Si les revendications populaires sont réelles et justifiées, il n’en demeure pas moins vrai que l’histoire d’un pays a une importance capitale et mérite le respect, notamment de la part des élites politiques qui doivent en principe s’élever au-dessus de la mêlée et guider les masses populaires. Cependant, force est de constater que les masses haïtiennes, malgré leur misère, sont plus éclairées que les élites politiques.

Des actions négatives au mépris de l’histoire du pays

Outre les manifestations, les politiciens haïtiens essaient par tous les moyens d’empêcher les dirigeants et la population de célébrer dignement les évènements historiques, comme si le pouvoir politique actuel se confondait à l’histoire du pays. Des barricades aux actes de vandalisme, tous les moyens sont bons pour empêcher la commémoration des évènements historiques.

Mais le cas le plus marquant de cette date porte la signature de Guy Philippe. Soutenu ouvertement par des puissances étrangères comme les États-Unis, le Canada et la France, mais aussi par la bourgeoisie haïtienne, cet opposant farouche au régime de Jean-Bertrand Aristide a fait tout son possible pour boycotter la célébration du bicentenaire de l’indépendance d’Haïti. Mettant le pays à feu et à sang, il a préféré offrir au monde une image de la terreur en lieu et place de la grandeur de l’histoire du pays. Un manque flagrant de respect pour l’histoire d’Haïti et un coup certain à son image dans le monde.

Les dirigeants haïtiens de la période ne sont pas meilleurs que leurs opposants en ce sens. En effet, ils préfèrent soit déposer des gerbes de fleurs çà et là au Musée du Panthéon National, soit briller par leur absence au lieu d’organiser des évènements importants capables d’inspirer les jeunes Haïtiens. C’est le cas, par exemple, de l’ex-président Joseph Michel Martelly, qui a préféré se pavaner en Espagne le 18 novembre 2012, faisant fi de la commémoration de la bataille de Vertières. On peut aussi citer le premier ministre Garry Conille, qui n’a même pas fait mention de la cérémonie du Bois Caïman dans ses tweets le 14 août 2024, mais s’est empressé d’annoncer la fête de l’Assomption le 15 août.

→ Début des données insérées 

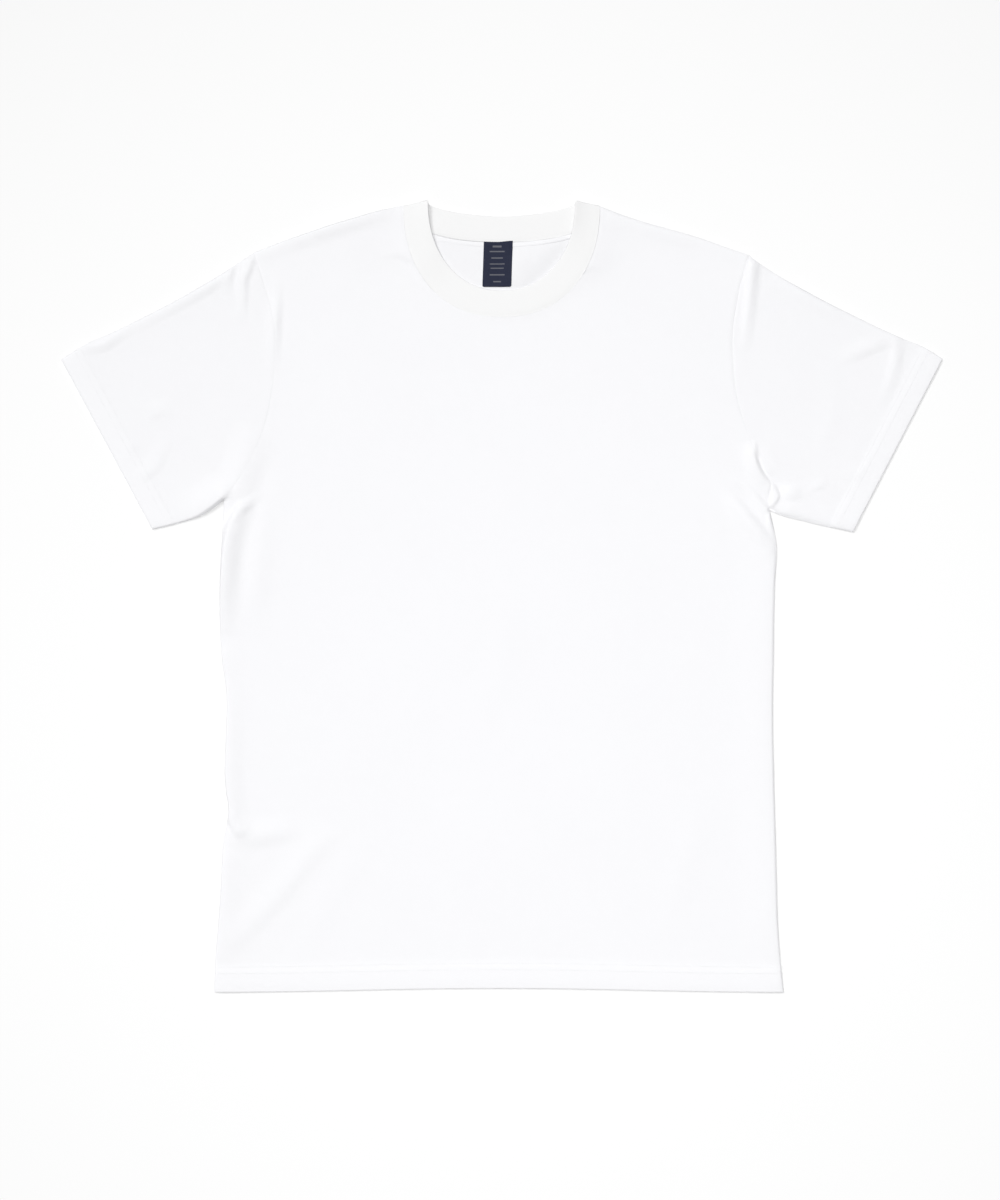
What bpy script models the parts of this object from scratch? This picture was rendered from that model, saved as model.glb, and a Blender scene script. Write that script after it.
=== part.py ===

De plus, ils ont tendance à laisser les lieux historiques( Pont Rouge, Place d’Armes des Gonaïves) ou les monuments dans l’insalubrité totale alors qu’à l’étranger, on peut constater un respect profond pour nos héros nationaux et leurs statues. C’est le cas par exemple de certains pays de l’Amérique latine comme la Colombie ou l’équateur.

Un coup pour le prestige du pays

Cette tendance au non respect des lieux et des dates historiques a pour corolaire de porter un coup au prestige du pays aux yeux des étrangers. En effet, quand les élites politiques s’adonnent sans retenue à ternir l’image de leur propre pays et à empêcher toute célébration appropriée de ses héros et des faits historiques qui forgent l’histoire même de la Nation, les étrangers ne seront certainement pas plus enclins à manifester du respect pour le pays.

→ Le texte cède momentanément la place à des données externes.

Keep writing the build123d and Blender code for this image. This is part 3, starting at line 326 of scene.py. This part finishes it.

Respecter un pays, c’est d’abord respecter son histoire et ses traditions. En ce sens quand les élites politiques s’adonnent gratuitement à la banalisation de leur pays, les ennemis et même les pays amis tendront eux aussi à la banaliser.

Le miroir de la classe politique haïtienne

La banalisation des évènements ou des dates de l’histoire haïtienne est le reflet d’une bonne partie de la classe politique haïtienne, qui tend à faire de la banalité un quotidien. Nombre d’entre eux banalisent l’ingérence étrangère, la pauvreté, la corruption et l’insalubrité. Rares sont ceux qui cherchent à s’élever au-dessus de la mêlée pour se placer en hommes d’État capables de voir les dangers de la banalisation des thèmes importants.

Ainsi, la banalisation des dates et des évènements historiques par les politiciens haïtiens répond à une rhétorique de destruction des valeurs importantes de la société et sert à minimiser leur incompétence et leur propre petitesse. Comme quoi, on ne peut pas offrir ce qu’on n’a pas.